Use this formula to compare the number orbits. To do this you will need to decide whether to treat the math as "true" and the computer simulation as "measured" or the computer simulation as "true" and the math as "measured". (It depends on whether you think the math or the computer simulation is more accurate -- or maybe you can think of a way of obtaining the percent error by assuming that they are both equally accurate...)

Challenge: Calculate the percent error without using a calculator! Do it by hand like Katherine Johnson did!

Optional: Step 8. Improve the comparison

In what we have done so far we have compared the number of orbits in the computer simulation to the number of orbits predicted from energy conservation. As you saw in Step 7, these two numbers don't agree perfectly.

Even though it seems very reasonable, it turns out that this equation that we used is not as accurate as it could be: $$ {\rm orbits} = \frac{\rm distance}{ \rm circumference} = \frac{d}{2 \pi (\frac{r_i + r_f}{2})} $$

The problem with this equation is that the Mercury capusule does more orbits closer to the Earth ($r = r_f$) than it does further away ($r = r_i$). A better rway to compare theory and the computer simulation is to measure the distance traveled in the computer simulation.
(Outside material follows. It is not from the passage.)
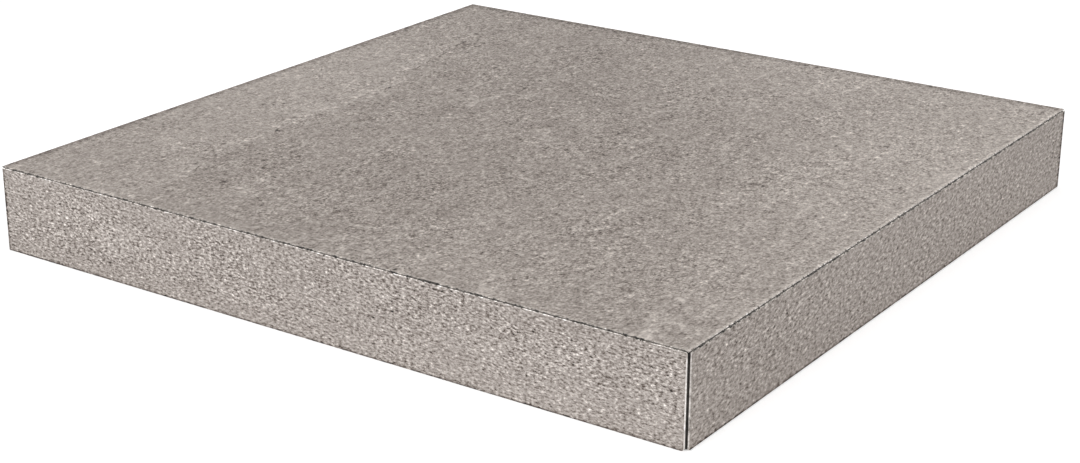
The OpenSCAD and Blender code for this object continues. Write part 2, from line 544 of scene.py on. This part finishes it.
# one stoneware finish
def stoneware(name, look):
    material = bpy.data.materials.new(name)
    material.use_nodes = True
    tree = material.node_tree
    shader = tree.nodes["Principled BSDF"]
    place = addNode(tree, "ShaderNodeTexCoord").outputs["Object"]
    where = addNode(tree, "ShaderNodeMapping", Vector=place, Location=look["shift"]).outputs[0]
    along = addNode(tree, "ShaderNodeVectorMath", {"operation": "DOT_PRODUCT"},
                    i0=place, i1=look["crisper"]).outputs["Value"]
    crisp = mathNode(tree, "ADD", along, 1.0)
    sand = addNode(tree, "ShaderNodeGroup", {"node_tree": sandGroup},
                   Vector=vectorNode(tree, "MULTIPLY", where, look["stretch"]),
                   Fine=look["fine"], Coarse=look["coarse"], Pores=look["pores"], Crumbs=look["crumbs"],
                   Patchy=look["patchy"], Crisp=crisp)
    cloud = addNode(tree, "ShaderNodeGroup", {"node_tree": cloudGroup},
                    Vector=vectorNode(tree, "MULTIPLY", where, look["drawn"]),
                    Clouds=look["clouds"], Mottle=look["mottle"], Wisps=look["wisps"])
    tone = mathNode(tree, "ADD", sand.outputs["Tone"], cloud.outputs["Tone"])
    for layer in look.get("layers", []):
        edge = addNode(tree, "ShaderNodeMapping", Vector=place, Location=(-layer["place"], 0, 0),
                       Rotation=(0, 0, -layer["turn"])).outputs[0]
        meeting = addNode(tree, "ShaderNodeGroup", {"node_tree": layerGroup}, Vector=edge,
                          Wave=layer["wave"], Soft=layer["soft"], Step=layer["step"],
                          Line=layer["line"], Crumbs=layer["crumbs"], Fades=layer["fades"])
        tone = mathNode(tree, "ADD", tone, meeting.outputs["Tone"])
    # painted shade and painted highlights along the rims
    for rim in look.get("paintedRims", []):
        way, start = rimLines(rim["edges"])
        shade = addNode(tree, "ShaderNodeGroup", {"node_tree": rimGroup}, Vector=place,
                        Way=way, Start=start, Width=rim["width"], Shade=rim["shade"])
        tone = mathNode(tree, "ADD", tone, shade.outputs["Tone"])
    colour = addNode(tree, "ShaderNodeMix",
                     {"data_type": "RGBA", "clamp_factor": False, "clamp_result": True},
                     i0=mathNode(tree, "ADD", tone, look["level"]),
                     i6=(*look["dark"], 1), i7=(*look["pale"], 1))  # 6, 7 and output 2 are colours
    tree.links.new(colour.outputs[2], shader.inputs["Base Color"])
    rough = mathNode(tree, "MULTIPLY_ADD", sand.outputs["Tone"], look["roughBy"], look["roughness"])
    tree.links.new(rough, shader.inputs["Roughness"])
    bump = addNode(tree, "ShaderNodeBump", Height=sand.outputs["Height"], Strength=look["bump"],
                   Distance=look["relief"])
    tree.links.new(bump.outputs[0], shader.inputs["Normal"])
    shader.inputs["Specular IOR Level"].default_value = look["specular"]
    return material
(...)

Here is some code you can add after the display() function to measure the distance traveled:

    total_distance = 0.0;
    for (i = 0; i < xhistory.length-1; i++) {
       total_distance += sqrt((xhistory[i+1] - xhistory[i])**2 + (yhistory[i+1] - yhistory[i])**2);
    }
    drawText('total distance = ',0.4*width,0.8*height);
    drawText(total_distance,0.65*width,0.8*height);

After you add this code, you can compare the number that you get for the total distance to $d$ which you obtained in Step 6. Go ahead and calculate the percent error (as described in Step 7). The percent error should be smaller than what you originally got in Step 7 when you were comparing the number of orbits, even though the simulation is exactly the same as before and even though $d$ is the same as it was earlier. Comparing the distance traveled turns out to be the best way to compare the theory to the computer simulation.